INSTRUCTIONS FOR THE TASK
Copy nothing but the lines below running from the line containing "the middle of the floor" through the line containing "obj.data.transform(world)", both end lines included.
──────────
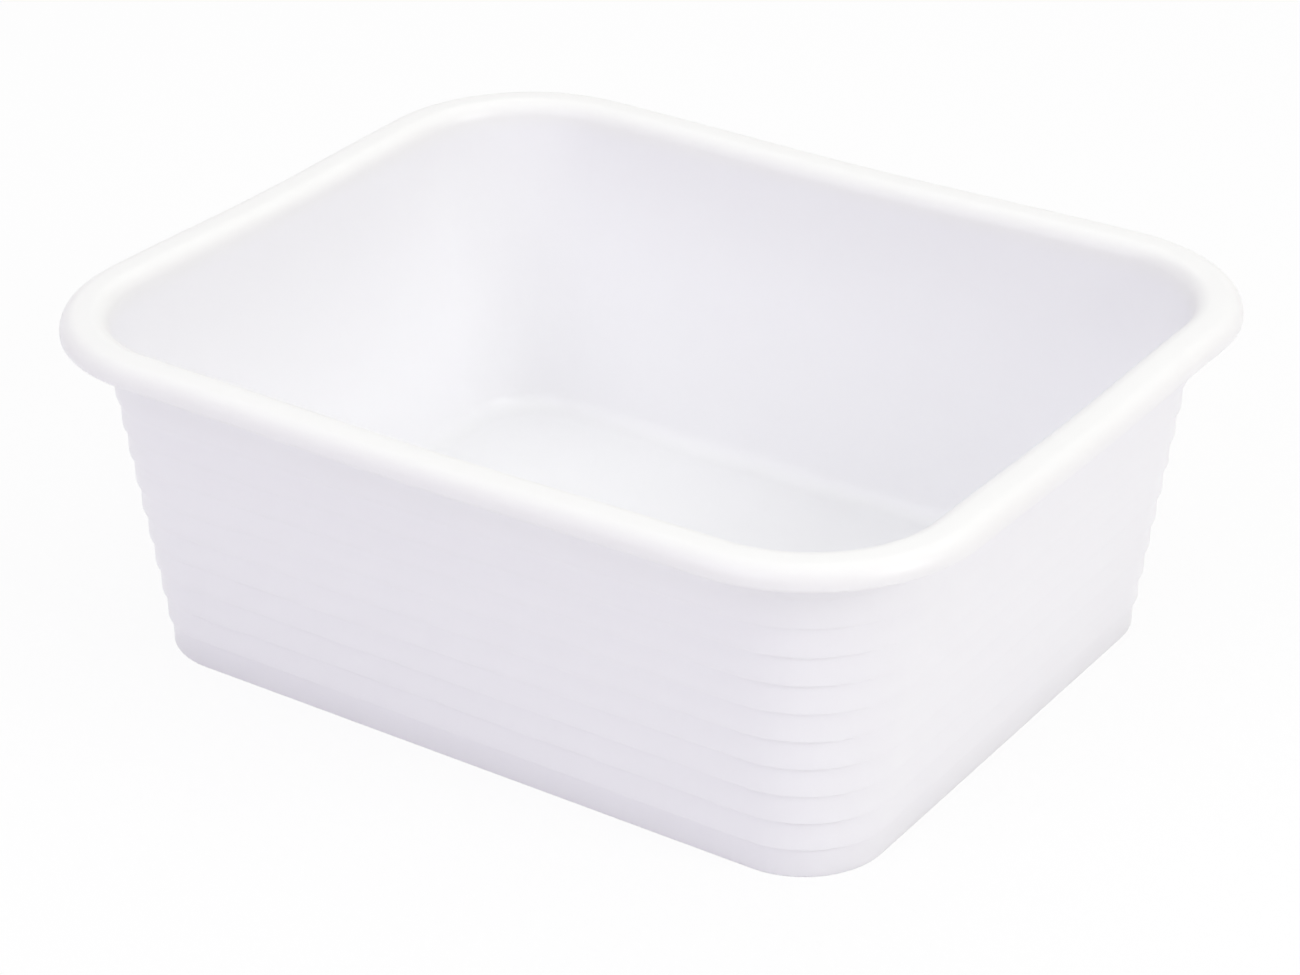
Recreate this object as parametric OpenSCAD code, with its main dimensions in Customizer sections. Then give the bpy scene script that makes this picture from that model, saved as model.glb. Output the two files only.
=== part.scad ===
// Rectangular washing up bowl, moulded in one piece.
// The stepped wall, the floor and the rolled rim are one section, carried round a rectangle with round corners.
// All sizes are in millimetres. The bowl stands on z = 0, centred, with its long side along X.

/* [Rim] */
// Length over the rim
rim_l = 380; // [340:1:460]
// Width over the rim
rim_w = 313; // [280:1:380]
// Corner radius over the rim, seen from above
rim_r = 66.7; // [60:0.1:100]
// Thickness of the rim
rim_t = 2.2; // [1.6:0.1:3]
// How far the rim stands out past the band under it
rim_reach = 16.9; // [14:0.1:22]
// Straight drop of the rim's lip, below the shoulder and above the lip's round end
lip_drop = 0.4; // [0.2:0.1:6]
// Radius of the turn from the inside face onto the rim
rim_in_r = 7; // [4:0.1:9]
// Radius of the rim's outer shoulder
rim_out_r = 6.5; // [4:0.1:9]

/* [Wall] */
// Height from the foot to the top of the rim
bowl_h = 139.5; // [110:0.5:180]
// Least thickness, between the smooth inside and the top of each band
wall_t = 1.8; // [1.4:0.1:3]

/* [Bands] */
// Number of ledges up the outside
ledge_count = 10; // [6:1:12]
// How far each band stands out past the one below it
ledge_d = 1.67; // [1:0.01:2]
// Height of the lowest band
foot_band_h = 12.1; // [9:0.1:18]

/* [Floor] */
// Thickness of the floor
floor_t = 2.6; // [2:0.1:4]
// Radius between the floor and the inside of the wall
floor_r = 10; // [6:0.5:14]
// Height of the hollow under the floor
foot_recess = 4; // [2:0.5:6]
// Width of the foot that the bowl stands on
foot_t = 3; // [2.5:0.1:5]

/* [Colour] */
// Colour of the plastic
plastic_colour = "WhiteSmoke"; // [WhiteSmoke, SteelBlue, Silver]

/* [Hidden] */
$fn = 96;
// The section below is drawn with x measured outwards from the corner centres and y as the height
corner_x = rim_l / 2 - rim_r;
corner_y = rim_w / 2 - rim_r;
lip_r = rim_t / 2;
lip_z = bowl_h - rim_out_r - lip_drop - lip_r;
rim_drop = bowl_h - lip_z;
band_h = (lip_z - foot_band_h) / ledge_count;
top_out = rim_r - rim_reach;
foot_out = top_out - ledge_count * ledge_d;
// The inside face leans out as steeply as the bands step out
lean = atan(ledge_d / band_h);
floor_z = foot_recess + floor_t;
// How far the two turns' circles reach across the leaning inside face, so that they cross it cleanly
bite = 0.02;
rim_turn = [inside_at(bowl_h - rim_in_r) + (rim_in_r - bite) / cos(lean), bowl_h - rim_in_r];
shoulder = [rim_r - rim_out_r, bowl_h - rim_out_r];
floor_turn = [inside_at(floor_z + floor_r) - (floor_r - bite) / cos(lean), floor_z + floor_r];
// How far a cut runs past the face that it opens
past = 1;

// Distance of the inside face from the corner centre at height z
function inside_at(z) = foot_out - wall_t + (z - foot_band_h) * tan(lean);

// Height of the underside of band i, counted from the foot
function band_z(i) = i == 0 ? 0 : foot_band_h + (i - 1) * band_h;

// The two outer corners of band i
function band_face(i) = [for (z = [band_z(i), band_z(i + 1)]) [foot_out + i * ledge_d, z]];

// Everything inside the stepped outer face, from the foot to the height of the lip
module stepped_block() {
    steps = [for (i = [0:ledge_count]) each band_face(i)];
    polygon(concat([[0, 0]], steps, [[0, lip_z]]));
}

// Everything under the top face of the rim, above the height of the lip
module rim_block() {
    turn_end = rim_turn + (rim_in_r - bite) * [-cos(lean), sin(lean)];
    intersection() {
        union() {
            polygon([[inside_at(lip_z), lip_z], [rim_turn.x, lip_z], rim_turn, turn_end]);
            translate(rim_turn) circle(rim_in_r);
            translate([rim_turn.x, lip_z]) square([shoulder.x - rim_turn.x, rim_drop]);
            translate(shoulder) circle(rim_out_r);
            translate([shoulder.x, lip_z]) square([rim_out_r, rim_drop - rim_out_r]);
        }
        translate([0, lip_z]) square([rim_r, rim_drop]);
    }
}

// The hollow that the rim arches over, down past the level of the lip
module under_rim() {
    turn_r = rim_in_r - rim_t;
    bend_r = rim_out_r - rim_t;
    mouth_z = lip_z - past;
    translate([top_out + turn_r, rim_turn.y]) circle(turn_r);
    translate(shoulder) circle(bend_r);
    translate([top_out, mouth_z]) square([turn_r, rim_turn.y - mouth_z]);
    translate([top_out + turn_r, mouth_z]) square([shoulder.x - top_out - turn_r, bowl_h - rim_t - mouth_z]);
    translate([shoulder.x, mouth_z]) square([bend_r, shoulder.y - mouth_z]);
}

// The room inside the bowl, with its smooth leaning wall and the round turn down to the floor
module inside_space() {
    turn_end = floor_turn + (floor_r - bite) * [cos(lean), -sin(lean)];
    open_z = bowl_h + past;
    polygon([[0, floor_turn.y], floor_turn, turn_end, [inside_at(open_z), open_z], [0, open_z]]);
    translate(floor_turn) circle(floor_r);
    translate([0, floor_z]) square([floor_turn.x, floor_r]);
}

// The shallow hollow that leaves a narrow foot round the edge of the base
module under_floor() {
    difference() {
        translate([0, -past]) square([foot_out - foot_t, floor_turn.y + past]);
        translate([0, foot_recess]) square([floor_turn.x, floor_turn.y]);
        translate(floor_turn) circle(floor_r + floor_t);
    }
}

// The section through floor, wall and rim, from a corner centre outwards
module section() {
    difference() {
        union() {
            stepped_block();
            rim_block();
        }
        inside_space();
        under_rim();
        under_floor();
        translate([rim_r - rim_t, lip_z - past]) square([rim_t + past, lip_r + past]);
    }
    translate([rim_r - lip_r, lip_z + lip_r]) circle(lip_r);
}

// A straight stretch of the section along Y, facing +X
module straight(length) {
    translate([0, length / 2, 0]) rotate([90, 0, 0]) linear_extrude(length) section();
}

// The whole bowl: four corners, four straight sides and the middle of the floor
module bowl() {
    color(plastic_colour) {
        for (i = [0:3]) {
            signs = [[1, 1], [-1, 1], [-1, -1], [1, -1]][i];
            side = [[corner_x, 0], [0, corner_y]][i % 2];
            run = 2 * [corner_y, corner_x][i % 2];
            translate([signs.x * corner_x, signs.y * corner_y, 0])
                rotate(90 * i) rotate_extrude(angle = 90) section();
            translate((i < 2 ? 1 : -1) * [side.x, side.y, 0])
                rotate(90 * i) straight(run);
        }
        translate([-corner_x, -corner_y, foot_recess])
            cube([2 * corner_x, 2 * corner_y, floor_t]);
    }
}

bowl();
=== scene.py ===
import bpy
import numpy as np
from mathutils import Matrix, Vector


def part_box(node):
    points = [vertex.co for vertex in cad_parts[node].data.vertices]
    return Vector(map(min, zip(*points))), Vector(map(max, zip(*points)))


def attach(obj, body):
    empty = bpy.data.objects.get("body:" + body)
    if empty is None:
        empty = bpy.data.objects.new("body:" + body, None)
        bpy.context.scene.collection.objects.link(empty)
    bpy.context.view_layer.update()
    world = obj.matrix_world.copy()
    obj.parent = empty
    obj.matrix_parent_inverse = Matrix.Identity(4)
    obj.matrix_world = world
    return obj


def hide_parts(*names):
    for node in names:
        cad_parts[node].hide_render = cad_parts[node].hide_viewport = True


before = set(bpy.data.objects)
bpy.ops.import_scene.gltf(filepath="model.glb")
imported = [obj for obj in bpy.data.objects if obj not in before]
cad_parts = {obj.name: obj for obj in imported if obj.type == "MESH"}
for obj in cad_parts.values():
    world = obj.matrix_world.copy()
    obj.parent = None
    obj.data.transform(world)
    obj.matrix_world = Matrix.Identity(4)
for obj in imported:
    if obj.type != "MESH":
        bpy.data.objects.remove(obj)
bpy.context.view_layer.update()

mm = 0.001
bowlLow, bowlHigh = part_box("bowl")

# The washing up bowl. Its length, width and height are the frame's own
bowlSize = {
    "length": bowlHigh.x - bowlLow.x,
    "width": bowlHigh.y - bowlLow.y,
    "height": bowlHigh.z - bowlLow.z,
    "cornerRadius": 66.7 * mm,    # over the rim, seen from above
    "rimReach": 16.9 * mm,        # rim beyond the band under it
    "rimThickness": 2.2 * mm,
    "rimTurn": 7.0 * mm,          # from the inside face onto the rim
    "rimShoulder": 6.5 * mm,      # from the rim's top down to its lip
    "lipDrop": 0.4 * mm,          # straight part of the lip
    "rimDip": 1.4 * mm,           # middle of each side below the corners
    "wall": 1.8 * mm,             # at the top of each band, where it is thinnest
    "ledges": 10,
    "ledgeDepth": 1.67 * mm,
    "ledgeEdge": 0.25 * mm,       # rounding of each ledge's outer edge
    "ledgeRoot": 0.45 * mm,       # and of the corner under it
    "footBand": 12.1 * mm,
    "footWidth": 3.0 * mm,
    "footRound": 0.7 * mm,
    "footHollow": 4.0 * mm,       # underside of the floor above the worktop
    "floorThickness": 2.6 * mm,
    "floorTurn": 10.0 * mm,       # from the floor up into the walls
    "floorCrown": 0.5 * mm,       # middle of the floor above its edge
    "flatGuard": 0.22 * mm,       # extra point beside each rounding, so that flat faces shade flat
    "cornerSteps": 24,            # round each corner of the bowl
    "sideSteps": 12,              # along each side
    "wallSteps": 12,              # up the inside wall, round the rim's turn and over its shoulder
    "lipSteps": 10,               # round the lip, and round the floor's turn
    "underRimSteps": 8,           # round each of the two turns under the rim
    "underFloorSteps": 6,         # round the turn under the floor
    "edgeSteps": 4,               # round each edge and root of a ledge, and the foot's edges
    "flatSteps": 3,               # across the rim's flat top, and under it
    "floorRings": 8,              # from the floor's middle to its turn
    "firstRing": 0.12,            # the smallest ring, as a share of the way out to the turn
}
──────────
WRITTEN SOLUTION
// The whole bowl: four corners, four straight sides and the middle of the floor
module bowl() {
    color(plastic_colour) {
        for (i = [0:3]) {
            signs = [[1, 1], [-1, 1], [-1, -1], [1, -1]][i];
            side = [[corner_x, 0], [0, corner_y]][i % 2];
            run = 2 * [corner_y, corner_x][i % 2];
            translate([signs.x * corner_x, signs.y * corner_y, 0])
                rotate(90 * i) rotate_extrude(angle = 90) section();
            translate((i < 2 ? 1 : -1) * [side.x, side.y, 0])
                rotate(90 * i) straight(run);
        }
        translate([-corner_x, -corner_y, foot_recess])
            cube([2 * corner_x, 2 * corner_y, floor_t]);
    }
}

bowl();
=== scene.py ===
import bpy
import numpy as np
from mathutils import Matrix, Vector


def part_box(node):
    points = [vertex.co for vertex in cad_parts[node].data.vertices]
    return Vector(map(min, zip(*points))), Vector(map(max, zip(*points)))


def attach(obj, body):
    empty = bpy.data.objects.get("body:" + body)
    if empty is None:
        empty = bpy.data.objects.new("body:" + body, None)
        bpy.context.scene.collection.objects.link(empty)
    bpy.context.view_layer.update()
    world = obj.matrix_world.copy()
    obj.parent = empty
    obj.matrix_parent_inverse = Matrix.Identity(4)
    obj.matrix_world = world
    return obj


def hide_parts(*names):
    for node in names:
        cad_parts[node].hide_render = cad_parts[node].hide_viewport = True


before = set(bpy.data.objects)
bpy.ops.import_scene.gltf(filepath="model.glb")
imported = [obj for obj in bpy.data.objects if obj not in before]
cad_parts = {obj.name: obj for obj in imported if obj.type == "MESH"}
for obj in cad_parts.values():
    world = obj.matrix_world.copy()
    obj.parent = None
    obj.data.transform(world)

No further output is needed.